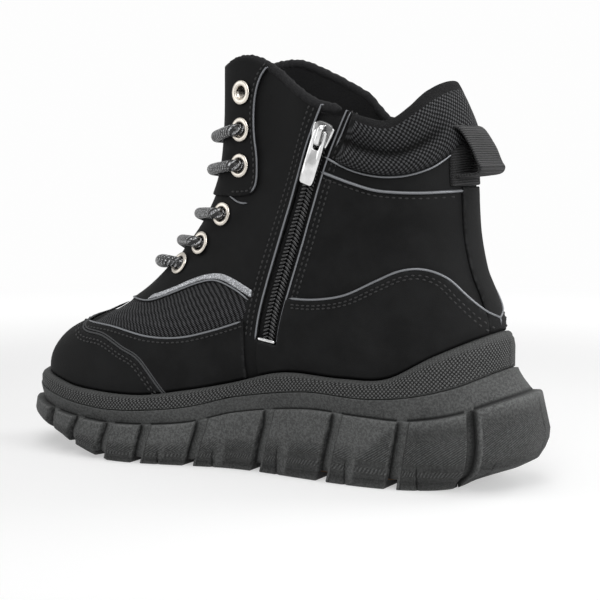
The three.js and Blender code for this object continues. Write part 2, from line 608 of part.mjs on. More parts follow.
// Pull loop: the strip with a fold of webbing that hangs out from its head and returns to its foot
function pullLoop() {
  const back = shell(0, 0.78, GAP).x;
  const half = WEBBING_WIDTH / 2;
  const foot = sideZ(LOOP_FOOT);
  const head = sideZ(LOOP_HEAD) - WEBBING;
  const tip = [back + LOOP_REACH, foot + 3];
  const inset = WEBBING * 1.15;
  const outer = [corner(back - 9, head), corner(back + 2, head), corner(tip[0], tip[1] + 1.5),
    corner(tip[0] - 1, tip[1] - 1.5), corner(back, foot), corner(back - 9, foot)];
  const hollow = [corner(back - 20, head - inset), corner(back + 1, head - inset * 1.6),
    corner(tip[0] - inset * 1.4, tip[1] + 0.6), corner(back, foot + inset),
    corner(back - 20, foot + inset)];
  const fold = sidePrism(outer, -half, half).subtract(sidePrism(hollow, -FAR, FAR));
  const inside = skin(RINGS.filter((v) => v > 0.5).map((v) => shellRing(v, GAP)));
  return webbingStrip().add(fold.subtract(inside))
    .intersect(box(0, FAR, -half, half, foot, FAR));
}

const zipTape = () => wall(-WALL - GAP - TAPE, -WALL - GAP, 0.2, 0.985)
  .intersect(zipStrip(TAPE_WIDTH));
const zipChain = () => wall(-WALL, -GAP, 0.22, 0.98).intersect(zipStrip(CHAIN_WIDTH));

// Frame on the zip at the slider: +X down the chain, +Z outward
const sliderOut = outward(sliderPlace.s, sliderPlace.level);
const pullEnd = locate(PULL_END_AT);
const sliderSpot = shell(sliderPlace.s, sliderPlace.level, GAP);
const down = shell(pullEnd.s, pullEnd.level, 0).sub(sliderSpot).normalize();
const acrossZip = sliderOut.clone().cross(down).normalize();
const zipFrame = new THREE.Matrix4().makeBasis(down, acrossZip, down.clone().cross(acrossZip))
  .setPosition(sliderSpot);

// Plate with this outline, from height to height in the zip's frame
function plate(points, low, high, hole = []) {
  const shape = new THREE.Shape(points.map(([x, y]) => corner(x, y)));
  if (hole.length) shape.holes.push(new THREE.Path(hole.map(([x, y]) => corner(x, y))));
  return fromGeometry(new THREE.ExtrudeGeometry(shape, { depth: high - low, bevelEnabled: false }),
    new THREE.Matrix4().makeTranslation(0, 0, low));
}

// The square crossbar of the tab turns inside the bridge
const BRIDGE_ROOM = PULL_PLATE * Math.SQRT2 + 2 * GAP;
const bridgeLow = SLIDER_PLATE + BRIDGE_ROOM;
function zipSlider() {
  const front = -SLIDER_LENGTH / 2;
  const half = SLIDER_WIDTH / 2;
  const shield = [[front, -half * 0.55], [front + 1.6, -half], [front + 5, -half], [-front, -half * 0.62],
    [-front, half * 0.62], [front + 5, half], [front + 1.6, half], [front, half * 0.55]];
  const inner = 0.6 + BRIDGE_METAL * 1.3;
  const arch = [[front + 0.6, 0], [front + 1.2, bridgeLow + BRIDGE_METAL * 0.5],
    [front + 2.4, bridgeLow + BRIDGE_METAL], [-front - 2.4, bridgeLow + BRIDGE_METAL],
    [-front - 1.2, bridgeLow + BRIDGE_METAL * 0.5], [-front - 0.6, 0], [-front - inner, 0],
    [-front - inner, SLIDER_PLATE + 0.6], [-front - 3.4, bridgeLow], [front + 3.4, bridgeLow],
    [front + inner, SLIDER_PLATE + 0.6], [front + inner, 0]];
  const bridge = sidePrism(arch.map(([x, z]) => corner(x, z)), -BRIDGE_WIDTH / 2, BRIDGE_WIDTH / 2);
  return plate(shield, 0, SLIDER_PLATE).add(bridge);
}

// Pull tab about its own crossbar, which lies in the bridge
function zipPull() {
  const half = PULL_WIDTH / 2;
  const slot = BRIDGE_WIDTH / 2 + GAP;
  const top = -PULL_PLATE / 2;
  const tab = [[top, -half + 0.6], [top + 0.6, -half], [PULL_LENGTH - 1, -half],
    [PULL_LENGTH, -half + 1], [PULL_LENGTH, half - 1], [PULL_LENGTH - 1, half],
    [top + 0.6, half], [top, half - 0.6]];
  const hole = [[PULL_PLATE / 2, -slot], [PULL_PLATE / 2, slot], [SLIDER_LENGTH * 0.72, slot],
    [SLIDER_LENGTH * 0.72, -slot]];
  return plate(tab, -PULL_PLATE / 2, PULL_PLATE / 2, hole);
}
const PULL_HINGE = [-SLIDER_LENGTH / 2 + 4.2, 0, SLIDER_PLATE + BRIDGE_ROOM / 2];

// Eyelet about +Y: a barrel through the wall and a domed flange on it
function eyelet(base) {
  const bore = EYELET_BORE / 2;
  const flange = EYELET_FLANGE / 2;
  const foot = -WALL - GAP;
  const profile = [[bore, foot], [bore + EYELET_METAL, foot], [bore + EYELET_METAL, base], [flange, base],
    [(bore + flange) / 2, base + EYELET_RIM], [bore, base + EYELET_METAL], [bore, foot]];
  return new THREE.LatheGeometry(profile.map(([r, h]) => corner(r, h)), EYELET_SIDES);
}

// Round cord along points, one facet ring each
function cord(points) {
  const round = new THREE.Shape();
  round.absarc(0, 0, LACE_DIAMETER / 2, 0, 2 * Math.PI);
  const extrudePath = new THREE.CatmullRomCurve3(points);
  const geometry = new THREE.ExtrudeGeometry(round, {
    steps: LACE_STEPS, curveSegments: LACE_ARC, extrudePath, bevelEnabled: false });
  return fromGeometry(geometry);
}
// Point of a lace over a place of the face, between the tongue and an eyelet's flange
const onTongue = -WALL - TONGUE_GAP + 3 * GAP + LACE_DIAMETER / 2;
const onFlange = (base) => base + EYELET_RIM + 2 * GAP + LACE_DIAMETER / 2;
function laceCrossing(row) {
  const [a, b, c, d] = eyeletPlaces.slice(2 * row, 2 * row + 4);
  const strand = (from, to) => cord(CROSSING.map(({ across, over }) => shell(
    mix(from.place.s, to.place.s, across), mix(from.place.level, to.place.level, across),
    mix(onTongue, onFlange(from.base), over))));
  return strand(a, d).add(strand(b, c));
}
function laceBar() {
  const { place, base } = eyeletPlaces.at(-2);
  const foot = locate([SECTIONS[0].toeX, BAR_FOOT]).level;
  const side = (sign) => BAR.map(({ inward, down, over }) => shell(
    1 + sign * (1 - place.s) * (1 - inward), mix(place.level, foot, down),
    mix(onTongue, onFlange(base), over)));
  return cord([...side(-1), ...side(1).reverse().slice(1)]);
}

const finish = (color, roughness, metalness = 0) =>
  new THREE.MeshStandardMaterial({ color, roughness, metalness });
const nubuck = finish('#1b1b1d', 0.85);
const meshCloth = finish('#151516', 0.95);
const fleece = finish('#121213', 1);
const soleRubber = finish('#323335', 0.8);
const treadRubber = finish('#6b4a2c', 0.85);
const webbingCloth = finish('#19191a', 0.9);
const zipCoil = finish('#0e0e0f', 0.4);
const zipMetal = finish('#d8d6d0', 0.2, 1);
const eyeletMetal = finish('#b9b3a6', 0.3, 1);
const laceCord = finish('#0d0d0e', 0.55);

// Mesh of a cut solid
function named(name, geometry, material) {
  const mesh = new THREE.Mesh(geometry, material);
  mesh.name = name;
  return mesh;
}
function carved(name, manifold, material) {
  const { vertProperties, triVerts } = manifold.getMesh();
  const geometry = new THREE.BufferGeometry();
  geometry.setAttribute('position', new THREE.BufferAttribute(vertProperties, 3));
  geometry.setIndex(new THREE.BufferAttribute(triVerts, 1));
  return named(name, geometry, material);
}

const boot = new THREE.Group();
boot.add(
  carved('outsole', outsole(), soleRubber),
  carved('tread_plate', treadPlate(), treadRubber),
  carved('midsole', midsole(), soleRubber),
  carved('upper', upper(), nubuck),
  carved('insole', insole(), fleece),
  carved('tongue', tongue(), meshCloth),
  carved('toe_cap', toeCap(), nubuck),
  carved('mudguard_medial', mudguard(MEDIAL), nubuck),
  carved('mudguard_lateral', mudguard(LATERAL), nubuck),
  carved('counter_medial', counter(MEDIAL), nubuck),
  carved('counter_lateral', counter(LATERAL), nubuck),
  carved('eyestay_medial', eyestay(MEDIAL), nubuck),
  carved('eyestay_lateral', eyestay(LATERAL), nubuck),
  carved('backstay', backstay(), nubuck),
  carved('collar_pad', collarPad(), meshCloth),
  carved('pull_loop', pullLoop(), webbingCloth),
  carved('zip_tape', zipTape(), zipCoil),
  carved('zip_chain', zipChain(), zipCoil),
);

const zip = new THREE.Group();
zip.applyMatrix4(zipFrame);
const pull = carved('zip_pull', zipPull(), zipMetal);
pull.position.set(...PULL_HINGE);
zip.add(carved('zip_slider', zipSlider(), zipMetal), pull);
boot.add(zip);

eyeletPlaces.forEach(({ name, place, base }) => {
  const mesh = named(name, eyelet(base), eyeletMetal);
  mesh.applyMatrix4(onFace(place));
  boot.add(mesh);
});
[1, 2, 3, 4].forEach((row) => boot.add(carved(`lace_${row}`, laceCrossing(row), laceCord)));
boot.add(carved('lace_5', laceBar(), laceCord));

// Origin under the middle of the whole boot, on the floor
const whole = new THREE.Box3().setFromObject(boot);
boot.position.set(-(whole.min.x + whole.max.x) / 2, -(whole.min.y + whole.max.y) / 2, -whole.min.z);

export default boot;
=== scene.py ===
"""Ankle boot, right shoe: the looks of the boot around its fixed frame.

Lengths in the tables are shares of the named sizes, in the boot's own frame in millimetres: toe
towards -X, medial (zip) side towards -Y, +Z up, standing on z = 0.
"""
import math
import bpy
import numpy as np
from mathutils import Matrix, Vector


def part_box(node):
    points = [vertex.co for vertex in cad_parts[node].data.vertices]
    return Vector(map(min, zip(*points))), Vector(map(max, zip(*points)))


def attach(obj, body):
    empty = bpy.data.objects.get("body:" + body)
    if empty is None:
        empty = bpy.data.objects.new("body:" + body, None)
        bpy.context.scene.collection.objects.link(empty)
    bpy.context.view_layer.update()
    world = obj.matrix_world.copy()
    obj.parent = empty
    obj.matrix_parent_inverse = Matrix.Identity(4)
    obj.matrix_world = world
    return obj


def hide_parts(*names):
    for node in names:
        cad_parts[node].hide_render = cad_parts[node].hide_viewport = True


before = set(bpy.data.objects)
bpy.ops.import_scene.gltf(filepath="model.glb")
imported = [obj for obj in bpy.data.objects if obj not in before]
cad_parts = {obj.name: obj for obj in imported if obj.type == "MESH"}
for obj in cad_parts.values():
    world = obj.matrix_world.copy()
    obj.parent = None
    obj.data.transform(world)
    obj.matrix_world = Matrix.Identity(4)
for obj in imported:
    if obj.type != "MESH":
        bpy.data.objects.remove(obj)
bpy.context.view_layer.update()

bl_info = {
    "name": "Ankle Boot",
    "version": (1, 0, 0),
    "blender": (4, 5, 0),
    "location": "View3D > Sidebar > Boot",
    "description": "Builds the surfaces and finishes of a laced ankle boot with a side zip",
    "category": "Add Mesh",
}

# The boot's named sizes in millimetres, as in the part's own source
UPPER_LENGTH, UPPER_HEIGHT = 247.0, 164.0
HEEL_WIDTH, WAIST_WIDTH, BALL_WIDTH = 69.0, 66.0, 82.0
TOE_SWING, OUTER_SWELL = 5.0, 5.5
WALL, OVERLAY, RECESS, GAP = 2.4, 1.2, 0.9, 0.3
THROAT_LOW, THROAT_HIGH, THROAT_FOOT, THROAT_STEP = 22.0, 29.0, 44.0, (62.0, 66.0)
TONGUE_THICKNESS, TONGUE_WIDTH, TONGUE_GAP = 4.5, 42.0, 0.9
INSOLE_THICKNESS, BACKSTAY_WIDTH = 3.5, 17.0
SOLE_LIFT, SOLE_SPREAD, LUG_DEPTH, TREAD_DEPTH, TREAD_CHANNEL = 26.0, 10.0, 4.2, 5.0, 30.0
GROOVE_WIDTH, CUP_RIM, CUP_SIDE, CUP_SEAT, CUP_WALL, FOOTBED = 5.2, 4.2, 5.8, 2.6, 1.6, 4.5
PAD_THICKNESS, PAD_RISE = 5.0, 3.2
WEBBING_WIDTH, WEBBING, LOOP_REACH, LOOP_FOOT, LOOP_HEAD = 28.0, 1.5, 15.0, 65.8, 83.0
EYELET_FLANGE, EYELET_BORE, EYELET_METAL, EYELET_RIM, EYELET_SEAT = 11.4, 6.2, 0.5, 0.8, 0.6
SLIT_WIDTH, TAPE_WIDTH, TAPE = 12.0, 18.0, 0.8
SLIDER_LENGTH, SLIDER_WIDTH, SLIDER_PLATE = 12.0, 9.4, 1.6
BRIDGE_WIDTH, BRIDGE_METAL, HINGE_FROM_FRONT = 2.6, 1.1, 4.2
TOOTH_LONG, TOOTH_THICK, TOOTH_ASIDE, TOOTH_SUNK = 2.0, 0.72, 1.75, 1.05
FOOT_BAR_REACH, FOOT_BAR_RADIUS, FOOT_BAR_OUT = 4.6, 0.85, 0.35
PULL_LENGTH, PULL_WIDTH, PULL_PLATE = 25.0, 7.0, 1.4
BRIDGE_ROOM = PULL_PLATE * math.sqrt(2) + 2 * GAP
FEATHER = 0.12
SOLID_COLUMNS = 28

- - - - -

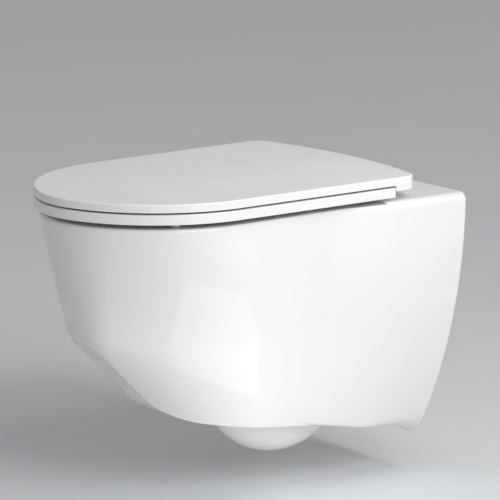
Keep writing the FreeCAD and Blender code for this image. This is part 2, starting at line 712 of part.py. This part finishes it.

- - - - -

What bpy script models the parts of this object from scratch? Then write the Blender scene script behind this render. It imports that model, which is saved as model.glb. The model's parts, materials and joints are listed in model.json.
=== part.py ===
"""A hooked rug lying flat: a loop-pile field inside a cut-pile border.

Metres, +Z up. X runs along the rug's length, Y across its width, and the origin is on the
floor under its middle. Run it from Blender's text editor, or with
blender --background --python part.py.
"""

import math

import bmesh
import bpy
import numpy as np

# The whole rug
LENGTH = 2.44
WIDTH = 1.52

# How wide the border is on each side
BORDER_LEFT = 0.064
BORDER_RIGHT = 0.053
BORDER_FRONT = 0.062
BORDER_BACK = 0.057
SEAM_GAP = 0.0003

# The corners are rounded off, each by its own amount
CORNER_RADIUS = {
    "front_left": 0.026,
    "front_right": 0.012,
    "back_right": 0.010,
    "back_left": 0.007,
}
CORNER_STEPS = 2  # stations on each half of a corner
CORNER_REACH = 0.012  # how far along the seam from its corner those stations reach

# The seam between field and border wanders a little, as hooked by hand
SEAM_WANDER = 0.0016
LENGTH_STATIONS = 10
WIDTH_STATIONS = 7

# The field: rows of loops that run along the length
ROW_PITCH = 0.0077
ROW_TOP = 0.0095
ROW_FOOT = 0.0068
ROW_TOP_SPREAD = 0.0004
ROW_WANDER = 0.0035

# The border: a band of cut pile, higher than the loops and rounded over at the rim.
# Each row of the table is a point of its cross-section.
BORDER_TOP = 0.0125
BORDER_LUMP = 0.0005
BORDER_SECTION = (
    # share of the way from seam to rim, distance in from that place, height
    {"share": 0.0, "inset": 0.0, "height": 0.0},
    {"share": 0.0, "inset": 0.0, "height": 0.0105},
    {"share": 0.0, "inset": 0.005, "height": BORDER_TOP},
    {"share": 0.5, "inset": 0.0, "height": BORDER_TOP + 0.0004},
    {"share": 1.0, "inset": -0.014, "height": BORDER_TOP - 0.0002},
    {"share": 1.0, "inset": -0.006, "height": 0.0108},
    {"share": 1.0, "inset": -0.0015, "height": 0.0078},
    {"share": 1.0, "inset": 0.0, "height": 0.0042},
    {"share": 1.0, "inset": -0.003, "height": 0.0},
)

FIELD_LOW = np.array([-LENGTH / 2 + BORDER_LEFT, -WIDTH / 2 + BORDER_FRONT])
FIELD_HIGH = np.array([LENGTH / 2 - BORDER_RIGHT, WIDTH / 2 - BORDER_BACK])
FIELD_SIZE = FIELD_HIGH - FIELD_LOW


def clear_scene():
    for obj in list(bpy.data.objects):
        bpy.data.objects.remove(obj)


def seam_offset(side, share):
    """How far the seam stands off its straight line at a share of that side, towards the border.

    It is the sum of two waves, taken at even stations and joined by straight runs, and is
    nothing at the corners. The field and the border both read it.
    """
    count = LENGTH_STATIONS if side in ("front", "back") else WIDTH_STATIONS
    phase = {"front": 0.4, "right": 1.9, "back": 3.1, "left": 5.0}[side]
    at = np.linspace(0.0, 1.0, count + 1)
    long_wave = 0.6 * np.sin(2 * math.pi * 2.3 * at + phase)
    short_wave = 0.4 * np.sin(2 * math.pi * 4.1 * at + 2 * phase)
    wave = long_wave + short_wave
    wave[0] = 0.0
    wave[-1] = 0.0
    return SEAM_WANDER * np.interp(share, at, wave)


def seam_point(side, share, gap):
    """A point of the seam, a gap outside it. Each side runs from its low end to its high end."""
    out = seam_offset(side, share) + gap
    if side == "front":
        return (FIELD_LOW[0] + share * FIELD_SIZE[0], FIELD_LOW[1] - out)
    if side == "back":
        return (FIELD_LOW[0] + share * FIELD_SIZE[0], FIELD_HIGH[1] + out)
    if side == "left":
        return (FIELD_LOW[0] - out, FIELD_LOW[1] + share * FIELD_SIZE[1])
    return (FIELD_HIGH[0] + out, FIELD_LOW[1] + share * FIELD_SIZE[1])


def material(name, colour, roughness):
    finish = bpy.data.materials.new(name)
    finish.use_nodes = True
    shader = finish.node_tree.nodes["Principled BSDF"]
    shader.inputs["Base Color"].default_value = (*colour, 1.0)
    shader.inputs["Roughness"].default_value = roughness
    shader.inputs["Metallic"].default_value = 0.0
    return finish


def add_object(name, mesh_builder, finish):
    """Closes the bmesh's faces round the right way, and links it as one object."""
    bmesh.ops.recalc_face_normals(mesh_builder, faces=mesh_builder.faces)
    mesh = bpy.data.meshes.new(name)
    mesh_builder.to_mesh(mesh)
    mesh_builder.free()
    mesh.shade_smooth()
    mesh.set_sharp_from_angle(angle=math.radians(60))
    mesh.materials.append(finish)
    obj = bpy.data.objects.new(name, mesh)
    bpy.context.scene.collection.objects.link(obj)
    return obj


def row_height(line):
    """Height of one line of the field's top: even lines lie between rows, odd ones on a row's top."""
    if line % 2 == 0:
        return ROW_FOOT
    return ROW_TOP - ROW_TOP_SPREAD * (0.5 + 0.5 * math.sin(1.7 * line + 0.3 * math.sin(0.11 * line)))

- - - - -

#### WORK TO DO
Taking the lines above, repeat exactly those from the line that contains "name, place, base" through the line that contains "zip(*points))), Vector(map(max, zip(*points)))", and both of those lines as well. Include nothing else.

#### THE RESPONSE
eyeletPlaces.forEach(({ name, place, base }) => {
  const mesh = named(name, eyelet(base), eyeletMetal);
  mesh.applyMatrix4(onFace(place));
  boot.add(mesh);
});
[1, 2, 3, 4].forEach((row) => boot.add(carved(`lace_${row}`, laceCrossing(row), laceCord)));
boot.add(carved('lace_5', laceBar(), laceCord));

// Origin under the middle of the whole boot, on the floor
const whole = new THREE.Box3().setFromObject(boot);
boot.position.set(-(whole.min.x + whole.max.x) / 2, -(whole.min.y + whole.max.y) / 2, -whole.min.z);

export default boot;
=== scene.py ===
"""Ankle boot, right shoe: the looks of the boot around its fixed frame.

Lengths in the tables are shares of the named sizes, in the boot's own frame in millimetres: toe
towards -X, medial (zip) side towards -Y, +Z up, standing on z = 0.
"""
import math
import bpy
import numpy as np
from mathutils import Matrix, Vector


def part_box(node):
    points = [vertex.co for vertex in cad_parts[node].data.vertices]
    return Vector(map(min, zip(*points))), Vector(map(max, zip(*points)))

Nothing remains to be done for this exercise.